As Ian Nimmo explains in his article on page TK, in the old days of panel boards in control rooms, restrictions in physical space limited the number of alarms to a few critical ones. Today, though, space isn’t a barrier, and adding alarms to control systems involves minimal, if any, cost. Whereas a plant might have had 150 alarms in the panel-board days, it now may boast 14,000!
Sure, having more alarms is a plus if they contribute to better plant operation. The problem is that many alarms are more trouble than they are worth. Lots of sites suffer from a multitude of nuisance alarms. At one plant, Nimmo says, more than 3,000 such alarms occurred daily, on two days in a two-week period. Four other days each had more than 1,500 nuisance activations. He adds that the “top 10” bad actors often account for a large share of these.
This activation excess impacts operations. Nuisance alarms not only needlessly distract operators but they also can bury important alarms in the cascade of activations, and even desensitize operators to meaningful alarms.

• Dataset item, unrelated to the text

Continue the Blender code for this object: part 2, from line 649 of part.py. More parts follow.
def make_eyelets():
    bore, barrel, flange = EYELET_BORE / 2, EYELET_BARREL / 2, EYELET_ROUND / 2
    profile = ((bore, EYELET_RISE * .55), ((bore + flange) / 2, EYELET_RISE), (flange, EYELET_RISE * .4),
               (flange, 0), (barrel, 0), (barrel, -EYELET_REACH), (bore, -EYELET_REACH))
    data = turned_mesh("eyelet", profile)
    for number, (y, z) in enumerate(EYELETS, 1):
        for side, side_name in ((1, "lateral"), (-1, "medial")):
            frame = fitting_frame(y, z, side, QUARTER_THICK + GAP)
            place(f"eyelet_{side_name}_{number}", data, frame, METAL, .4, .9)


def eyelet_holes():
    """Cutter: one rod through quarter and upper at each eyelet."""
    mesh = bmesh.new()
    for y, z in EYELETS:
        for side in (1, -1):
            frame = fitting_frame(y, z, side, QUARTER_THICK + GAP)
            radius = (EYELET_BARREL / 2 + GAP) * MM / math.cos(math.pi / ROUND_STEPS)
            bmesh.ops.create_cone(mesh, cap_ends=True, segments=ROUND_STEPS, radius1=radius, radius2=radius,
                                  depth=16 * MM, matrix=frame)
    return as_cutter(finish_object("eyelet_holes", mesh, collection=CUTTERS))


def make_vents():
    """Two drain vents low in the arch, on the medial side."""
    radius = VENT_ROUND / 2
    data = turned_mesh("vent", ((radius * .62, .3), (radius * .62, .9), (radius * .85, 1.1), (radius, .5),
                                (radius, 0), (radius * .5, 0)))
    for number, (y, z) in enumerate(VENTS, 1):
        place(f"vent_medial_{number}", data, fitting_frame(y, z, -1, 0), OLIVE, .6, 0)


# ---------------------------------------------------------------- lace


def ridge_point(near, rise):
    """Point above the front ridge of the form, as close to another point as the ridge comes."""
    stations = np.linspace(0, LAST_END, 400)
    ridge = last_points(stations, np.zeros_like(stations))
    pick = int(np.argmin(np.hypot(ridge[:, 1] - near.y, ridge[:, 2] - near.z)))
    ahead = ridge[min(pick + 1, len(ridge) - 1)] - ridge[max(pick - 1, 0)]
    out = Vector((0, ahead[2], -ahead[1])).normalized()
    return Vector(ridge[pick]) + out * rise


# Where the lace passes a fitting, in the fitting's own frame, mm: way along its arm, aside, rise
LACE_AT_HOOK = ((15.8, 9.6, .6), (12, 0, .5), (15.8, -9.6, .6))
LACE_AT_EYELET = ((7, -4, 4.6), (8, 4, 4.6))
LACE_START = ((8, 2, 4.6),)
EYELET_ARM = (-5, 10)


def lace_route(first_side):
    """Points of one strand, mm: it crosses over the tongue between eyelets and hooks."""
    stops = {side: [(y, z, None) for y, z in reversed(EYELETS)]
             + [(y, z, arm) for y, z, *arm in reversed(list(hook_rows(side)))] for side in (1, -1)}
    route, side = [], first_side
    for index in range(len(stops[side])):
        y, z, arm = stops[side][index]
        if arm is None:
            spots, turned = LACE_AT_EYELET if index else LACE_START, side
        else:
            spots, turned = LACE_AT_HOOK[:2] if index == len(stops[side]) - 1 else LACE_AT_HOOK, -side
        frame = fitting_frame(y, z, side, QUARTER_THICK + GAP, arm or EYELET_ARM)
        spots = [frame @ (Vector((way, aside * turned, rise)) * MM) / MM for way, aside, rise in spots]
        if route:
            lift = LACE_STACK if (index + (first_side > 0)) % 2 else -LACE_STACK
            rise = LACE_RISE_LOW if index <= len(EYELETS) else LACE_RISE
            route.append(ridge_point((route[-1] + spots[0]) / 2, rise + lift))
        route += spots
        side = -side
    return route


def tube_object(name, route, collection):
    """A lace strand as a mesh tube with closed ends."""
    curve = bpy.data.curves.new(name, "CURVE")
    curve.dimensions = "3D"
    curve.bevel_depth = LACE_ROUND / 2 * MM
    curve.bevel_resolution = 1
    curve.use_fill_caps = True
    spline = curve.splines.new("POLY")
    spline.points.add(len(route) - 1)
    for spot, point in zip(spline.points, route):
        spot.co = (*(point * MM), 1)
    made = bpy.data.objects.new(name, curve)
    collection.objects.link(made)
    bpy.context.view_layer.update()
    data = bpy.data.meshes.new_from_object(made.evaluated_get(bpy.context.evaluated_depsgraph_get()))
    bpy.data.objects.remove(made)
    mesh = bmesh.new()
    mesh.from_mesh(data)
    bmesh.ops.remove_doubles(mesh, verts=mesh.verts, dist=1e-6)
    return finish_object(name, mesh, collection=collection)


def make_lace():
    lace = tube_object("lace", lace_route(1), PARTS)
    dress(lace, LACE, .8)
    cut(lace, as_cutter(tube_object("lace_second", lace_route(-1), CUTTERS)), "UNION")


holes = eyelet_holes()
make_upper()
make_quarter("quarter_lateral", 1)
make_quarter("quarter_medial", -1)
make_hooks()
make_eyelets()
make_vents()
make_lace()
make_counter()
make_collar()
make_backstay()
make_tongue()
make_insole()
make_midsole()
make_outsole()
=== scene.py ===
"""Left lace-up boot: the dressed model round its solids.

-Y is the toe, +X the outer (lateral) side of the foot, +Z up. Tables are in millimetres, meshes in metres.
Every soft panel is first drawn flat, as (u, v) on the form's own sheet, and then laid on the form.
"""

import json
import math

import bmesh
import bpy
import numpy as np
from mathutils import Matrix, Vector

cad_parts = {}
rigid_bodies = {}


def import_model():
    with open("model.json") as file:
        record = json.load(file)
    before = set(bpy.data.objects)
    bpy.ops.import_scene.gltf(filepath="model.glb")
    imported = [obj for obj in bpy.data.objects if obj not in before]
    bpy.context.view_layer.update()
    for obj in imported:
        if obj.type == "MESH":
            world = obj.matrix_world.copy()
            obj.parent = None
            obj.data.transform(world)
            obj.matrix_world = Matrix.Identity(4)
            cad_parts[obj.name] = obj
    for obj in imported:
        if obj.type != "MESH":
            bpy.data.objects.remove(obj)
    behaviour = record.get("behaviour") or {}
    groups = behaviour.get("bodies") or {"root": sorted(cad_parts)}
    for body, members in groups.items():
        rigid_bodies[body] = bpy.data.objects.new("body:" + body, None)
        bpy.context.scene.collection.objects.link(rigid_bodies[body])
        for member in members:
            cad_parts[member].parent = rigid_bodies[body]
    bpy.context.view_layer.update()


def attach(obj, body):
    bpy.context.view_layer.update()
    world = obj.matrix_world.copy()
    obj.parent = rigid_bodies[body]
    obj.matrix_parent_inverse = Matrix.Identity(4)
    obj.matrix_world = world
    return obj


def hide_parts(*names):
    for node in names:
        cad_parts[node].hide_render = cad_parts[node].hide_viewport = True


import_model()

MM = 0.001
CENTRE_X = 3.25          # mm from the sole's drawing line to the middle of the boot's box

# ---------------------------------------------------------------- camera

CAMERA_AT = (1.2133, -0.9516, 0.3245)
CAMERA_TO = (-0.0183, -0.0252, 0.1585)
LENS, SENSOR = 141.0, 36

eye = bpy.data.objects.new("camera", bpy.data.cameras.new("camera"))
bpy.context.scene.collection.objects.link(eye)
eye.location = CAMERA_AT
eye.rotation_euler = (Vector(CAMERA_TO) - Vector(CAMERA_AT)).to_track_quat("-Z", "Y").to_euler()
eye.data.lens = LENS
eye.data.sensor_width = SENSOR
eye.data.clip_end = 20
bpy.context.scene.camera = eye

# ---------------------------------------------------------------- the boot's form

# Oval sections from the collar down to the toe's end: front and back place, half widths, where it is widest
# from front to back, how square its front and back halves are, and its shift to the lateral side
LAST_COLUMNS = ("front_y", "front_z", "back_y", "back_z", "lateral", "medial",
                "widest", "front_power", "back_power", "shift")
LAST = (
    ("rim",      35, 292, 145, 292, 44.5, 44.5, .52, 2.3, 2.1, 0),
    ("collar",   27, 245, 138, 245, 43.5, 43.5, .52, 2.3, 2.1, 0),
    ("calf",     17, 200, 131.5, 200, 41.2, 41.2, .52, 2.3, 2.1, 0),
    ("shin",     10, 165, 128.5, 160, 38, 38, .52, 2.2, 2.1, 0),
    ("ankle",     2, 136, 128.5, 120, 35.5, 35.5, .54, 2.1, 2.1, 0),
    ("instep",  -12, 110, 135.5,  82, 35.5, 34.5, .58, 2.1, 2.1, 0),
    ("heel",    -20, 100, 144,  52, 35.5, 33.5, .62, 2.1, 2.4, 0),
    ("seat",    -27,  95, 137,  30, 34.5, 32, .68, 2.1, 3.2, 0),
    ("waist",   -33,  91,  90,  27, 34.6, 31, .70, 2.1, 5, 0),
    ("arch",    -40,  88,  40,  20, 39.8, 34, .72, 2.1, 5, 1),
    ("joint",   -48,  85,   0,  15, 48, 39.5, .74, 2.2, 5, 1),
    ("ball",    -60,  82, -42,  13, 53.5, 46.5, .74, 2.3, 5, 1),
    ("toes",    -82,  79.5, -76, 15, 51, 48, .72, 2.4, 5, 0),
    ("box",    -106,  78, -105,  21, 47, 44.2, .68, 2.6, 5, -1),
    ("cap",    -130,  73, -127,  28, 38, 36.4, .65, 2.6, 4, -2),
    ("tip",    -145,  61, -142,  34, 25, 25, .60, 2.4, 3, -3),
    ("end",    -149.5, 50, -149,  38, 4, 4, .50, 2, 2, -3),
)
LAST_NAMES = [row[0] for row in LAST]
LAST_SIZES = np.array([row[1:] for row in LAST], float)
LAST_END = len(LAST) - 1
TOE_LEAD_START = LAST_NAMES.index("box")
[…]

Many chemical companies certainly appreciate the problem. However, that doesn’t mean they are adequately addressing it. As Nimmo stresses, there is no quick fix resolving alarm issues requires a well-thought-out, adequately funded and carefully managed program. However, firms that do the job right are achieving tangible results in improved day-to-day operations, fewer incidents and operators are better able to handle real alarms.